Task objective
Everything from the line containing "round(shape.Volume, 3), shape.isValid())" through the line containing "in imported if" must be quoted exactly; everything else is left out.

Provided entries
◇ ◇ ◇ ◇

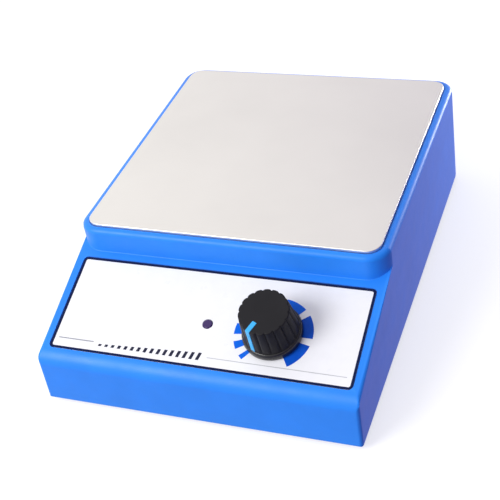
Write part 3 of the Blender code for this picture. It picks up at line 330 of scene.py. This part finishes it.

◇ ◇ ◇ ◇

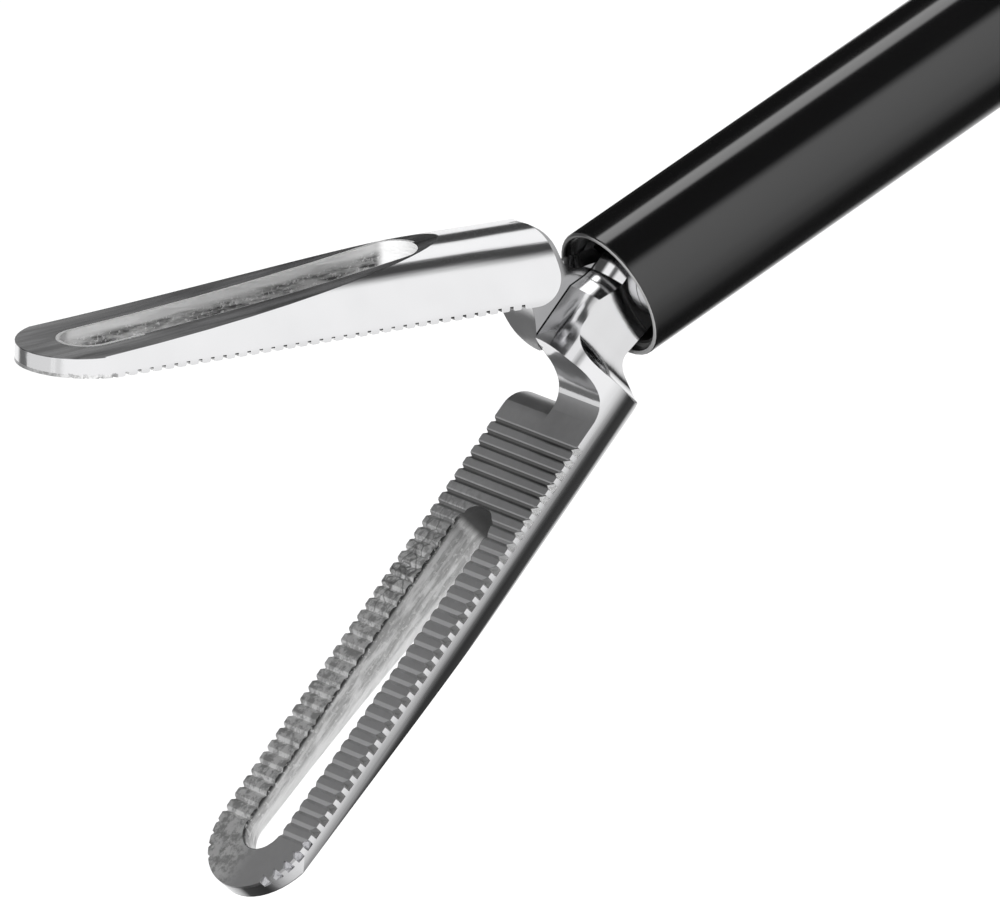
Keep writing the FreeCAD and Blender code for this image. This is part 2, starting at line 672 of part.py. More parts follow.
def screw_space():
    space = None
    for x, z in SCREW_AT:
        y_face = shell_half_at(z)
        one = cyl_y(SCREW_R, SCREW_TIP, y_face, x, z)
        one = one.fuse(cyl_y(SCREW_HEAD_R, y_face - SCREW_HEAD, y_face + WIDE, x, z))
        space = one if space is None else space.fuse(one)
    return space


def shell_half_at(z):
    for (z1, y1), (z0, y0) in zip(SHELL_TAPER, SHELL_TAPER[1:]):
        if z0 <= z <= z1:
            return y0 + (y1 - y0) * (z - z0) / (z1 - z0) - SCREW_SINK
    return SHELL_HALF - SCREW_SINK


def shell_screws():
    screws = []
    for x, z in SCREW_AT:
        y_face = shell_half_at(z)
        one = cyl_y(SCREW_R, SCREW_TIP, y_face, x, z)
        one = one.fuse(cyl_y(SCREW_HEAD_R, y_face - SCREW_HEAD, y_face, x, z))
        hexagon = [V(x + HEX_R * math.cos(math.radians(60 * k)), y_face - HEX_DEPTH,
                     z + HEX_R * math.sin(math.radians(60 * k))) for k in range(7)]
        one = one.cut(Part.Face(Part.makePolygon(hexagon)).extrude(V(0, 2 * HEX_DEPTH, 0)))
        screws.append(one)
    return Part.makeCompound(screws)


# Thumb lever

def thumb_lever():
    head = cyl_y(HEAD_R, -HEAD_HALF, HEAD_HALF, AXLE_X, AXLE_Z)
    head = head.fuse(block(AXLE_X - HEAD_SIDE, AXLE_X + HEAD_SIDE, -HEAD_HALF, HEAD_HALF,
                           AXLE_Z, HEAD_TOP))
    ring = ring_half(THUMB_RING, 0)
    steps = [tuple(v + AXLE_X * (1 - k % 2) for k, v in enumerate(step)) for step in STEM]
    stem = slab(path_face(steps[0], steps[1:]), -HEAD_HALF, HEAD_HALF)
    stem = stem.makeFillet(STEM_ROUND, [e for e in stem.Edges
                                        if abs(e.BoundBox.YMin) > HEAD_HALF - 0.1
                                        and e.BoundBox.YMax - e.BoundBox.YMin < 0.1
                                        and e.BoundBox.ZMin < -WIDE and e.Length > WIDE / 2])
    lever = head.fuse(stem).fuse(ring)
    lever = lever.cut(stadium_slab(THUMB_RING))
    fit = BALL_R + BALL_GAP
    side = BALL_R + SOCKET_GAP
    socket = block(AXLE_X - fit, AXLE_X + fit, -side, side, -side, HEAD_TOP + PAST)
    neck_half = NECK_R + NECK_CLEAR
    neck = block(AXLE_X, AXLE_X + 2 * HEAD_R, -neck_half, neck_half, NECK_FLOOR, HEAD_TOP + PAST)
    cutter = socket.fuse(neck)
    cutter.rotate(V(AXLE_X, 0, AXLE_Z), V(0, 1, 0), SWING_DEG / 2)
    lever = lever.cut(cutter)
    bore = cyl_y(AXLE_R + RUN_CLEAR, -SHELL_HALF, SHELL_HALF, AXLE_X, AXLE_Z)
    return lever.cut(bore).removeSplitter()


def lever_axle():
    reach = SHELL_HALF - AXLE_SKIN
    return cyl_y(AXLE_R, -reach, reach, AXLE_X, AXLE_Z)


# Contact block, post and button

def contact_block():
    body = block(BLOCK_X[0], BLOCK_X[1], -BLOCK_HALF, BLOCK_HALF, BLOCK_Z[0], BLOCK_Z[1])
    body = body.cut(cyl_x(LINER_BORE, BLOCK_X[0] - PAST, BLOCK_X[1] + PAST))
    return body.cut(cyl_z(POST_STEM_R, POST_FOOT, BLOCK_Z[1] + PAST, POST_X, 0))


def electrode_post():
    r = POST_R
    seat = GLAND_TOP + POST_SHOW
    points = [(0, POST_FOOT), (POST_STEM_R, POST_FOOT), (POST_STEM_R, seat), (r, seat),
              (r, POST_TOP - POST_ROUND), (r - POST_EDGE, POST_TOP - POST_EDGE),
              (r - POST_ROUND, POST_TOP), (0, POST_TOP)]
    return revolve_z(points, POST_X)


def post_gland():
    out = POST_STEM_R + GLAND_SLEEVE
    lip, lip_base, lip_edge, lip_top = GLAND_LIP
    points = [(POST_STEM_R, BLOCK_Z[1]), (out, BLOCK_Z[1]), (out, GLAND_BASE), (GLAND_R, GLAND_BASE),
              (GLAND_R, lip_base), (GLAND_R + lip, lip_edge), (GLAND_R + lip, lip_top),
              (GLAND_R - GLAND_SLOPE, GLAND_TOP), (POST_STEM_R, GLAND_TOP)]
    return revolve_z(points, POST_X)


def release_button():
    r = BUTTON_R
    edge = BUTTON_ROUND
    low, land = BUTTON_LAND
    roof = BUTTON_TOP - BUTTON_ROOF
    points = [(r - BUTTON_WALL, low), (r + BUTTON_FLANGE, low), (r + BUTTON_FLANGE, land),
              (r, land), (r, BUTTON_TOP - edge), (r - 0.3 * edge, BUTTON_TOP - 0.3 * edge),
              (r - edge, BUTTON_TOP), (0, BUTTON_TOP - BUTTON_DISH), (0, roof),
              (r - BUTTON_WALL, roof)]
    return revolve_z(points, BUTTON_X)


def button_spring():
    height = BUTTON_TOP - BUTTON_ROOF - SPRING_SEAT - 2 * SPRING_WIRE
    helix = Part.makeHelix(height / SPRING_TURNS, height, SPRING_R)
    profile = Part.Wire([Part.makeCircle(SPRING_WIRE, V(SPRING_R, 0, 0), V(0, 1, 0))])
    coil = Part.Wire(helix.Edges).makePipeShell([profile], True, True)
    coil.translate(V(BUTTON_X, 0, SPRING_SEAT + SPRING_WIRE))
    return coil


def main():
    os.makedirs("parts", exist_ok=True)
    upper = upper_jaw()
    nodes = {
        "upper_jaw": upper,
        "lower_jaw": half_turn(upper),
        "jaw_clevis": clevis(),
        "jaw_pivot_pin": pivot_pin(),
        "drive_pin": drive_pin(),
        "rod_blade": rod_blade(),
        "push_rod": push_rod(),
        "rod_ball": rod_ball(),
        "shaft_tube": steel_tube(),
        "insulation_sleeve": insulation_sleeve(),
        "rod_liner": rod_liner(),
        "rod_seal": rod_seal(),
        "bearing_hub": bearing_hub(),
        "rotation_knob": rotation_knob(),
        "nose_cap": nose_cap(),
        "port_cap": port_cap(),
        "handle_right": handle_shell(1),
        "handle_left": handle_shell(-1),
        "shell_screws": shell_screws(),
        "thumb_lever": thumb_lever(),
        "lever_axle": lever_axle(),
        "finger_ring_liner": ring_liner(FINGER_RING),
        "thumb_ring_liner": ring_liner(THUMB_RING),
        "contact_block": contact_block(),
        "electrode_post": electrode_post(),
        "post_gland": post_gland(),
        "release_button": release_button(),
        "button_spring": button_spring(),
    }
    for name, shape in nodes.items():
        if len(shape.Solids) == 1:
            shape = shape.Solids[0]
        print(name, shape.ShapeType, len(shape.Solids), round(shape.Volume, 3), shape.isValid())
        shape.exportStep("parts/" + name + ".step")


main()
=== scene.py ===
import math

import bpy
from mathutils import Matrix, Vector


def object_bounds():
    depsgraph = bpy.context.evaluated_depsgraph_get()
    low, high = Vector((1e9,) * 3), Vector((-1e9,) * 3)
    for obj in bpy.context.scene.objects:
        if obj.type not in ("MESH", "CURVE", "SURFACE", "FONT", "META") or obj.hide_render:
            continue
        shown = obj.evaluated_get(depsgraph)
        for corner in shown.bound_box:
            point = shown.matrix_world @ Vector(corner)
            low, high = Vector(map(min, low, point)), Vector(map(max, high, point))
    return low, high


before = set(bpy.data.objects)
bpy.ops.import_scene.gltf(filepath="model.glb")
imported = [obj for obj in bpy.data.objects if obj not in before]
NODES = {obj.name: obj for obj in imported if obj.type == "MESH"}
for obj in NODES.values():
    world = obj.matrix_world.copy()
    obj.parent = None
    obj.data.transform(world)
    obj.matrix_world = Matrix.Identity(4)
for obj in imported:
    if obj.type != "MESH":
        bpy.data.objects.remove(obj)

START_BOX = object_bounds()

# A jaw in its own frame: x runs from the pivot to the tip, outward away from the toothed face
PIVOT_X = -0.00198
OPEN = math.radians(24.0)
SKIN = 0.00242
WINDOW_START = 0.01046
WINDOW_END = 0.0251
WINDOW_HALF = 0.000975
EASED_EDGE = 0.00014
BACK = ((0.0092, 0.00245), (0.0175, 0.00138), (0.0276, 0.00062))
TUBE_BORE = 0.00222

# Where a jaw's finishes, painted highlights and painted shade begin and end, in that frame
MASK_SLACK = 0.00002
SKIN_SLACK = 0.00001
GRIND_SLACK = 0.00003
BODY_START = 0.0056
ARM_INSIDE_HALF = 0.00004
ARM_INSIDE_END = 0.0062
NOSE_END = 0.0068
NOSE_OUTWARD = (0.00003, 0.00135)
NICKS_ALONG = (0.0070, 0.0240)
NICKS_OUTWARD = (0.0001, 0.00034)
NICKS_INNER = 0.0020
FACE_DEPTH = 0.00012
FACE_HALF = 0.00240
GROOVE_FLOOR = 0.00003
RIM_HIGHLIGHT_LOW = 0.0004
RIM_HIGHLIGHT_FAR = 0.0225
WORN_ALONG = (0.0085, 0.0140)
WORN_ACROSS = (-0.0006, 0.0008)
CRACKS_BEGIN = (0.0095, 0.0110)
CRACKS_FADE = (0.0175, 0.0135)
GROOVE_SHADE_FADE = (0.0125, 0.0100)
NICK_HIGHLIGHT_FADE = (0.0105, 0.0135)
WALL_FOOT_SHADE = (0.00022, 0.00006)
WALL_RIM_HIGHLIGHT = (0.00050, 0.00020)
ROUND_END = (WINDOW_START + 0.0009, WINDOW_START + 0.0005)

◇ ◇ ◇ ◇

Solution
        print(name, shape.ShapeType, len(shape.Solids), round(shape.Volume, 3), shape.isValid())
        shape.exportStep("parts/" + name + ".step")


main()
=== scene.py ===
import math

import bpy
from mathutils import Matrix, Vector


def object_bounds():
    depsgraph = bpy.context.evaluated_depsgraph_get()
    low, high = Vector((1e9,) * 3), Vector((-1e9,) * 3)
    for obj in bpy.context.scene.objects:
        if obj.type not in ("MESH", "CURVE", "SURFACE", "FONT", "META") or obj.hide_render:
            continue
        shown = obj.evaluated_get(depsgraph)
        for corner in shown.bound_box:
            point = shown.matrix_world @ Vector(corner)
            low, high = Vector(map(min, low, point)), Vector(map(max, high, point))
    return low, high


before = set(bpy.data.objects)
bpy.ops.import_scene.gltf(filepath="model.glb")
imported = [obj for obj in bpy.data.objects if obj not in before]
NODES = {obj.name: obj for obj in imported if obj.type == "MESH"}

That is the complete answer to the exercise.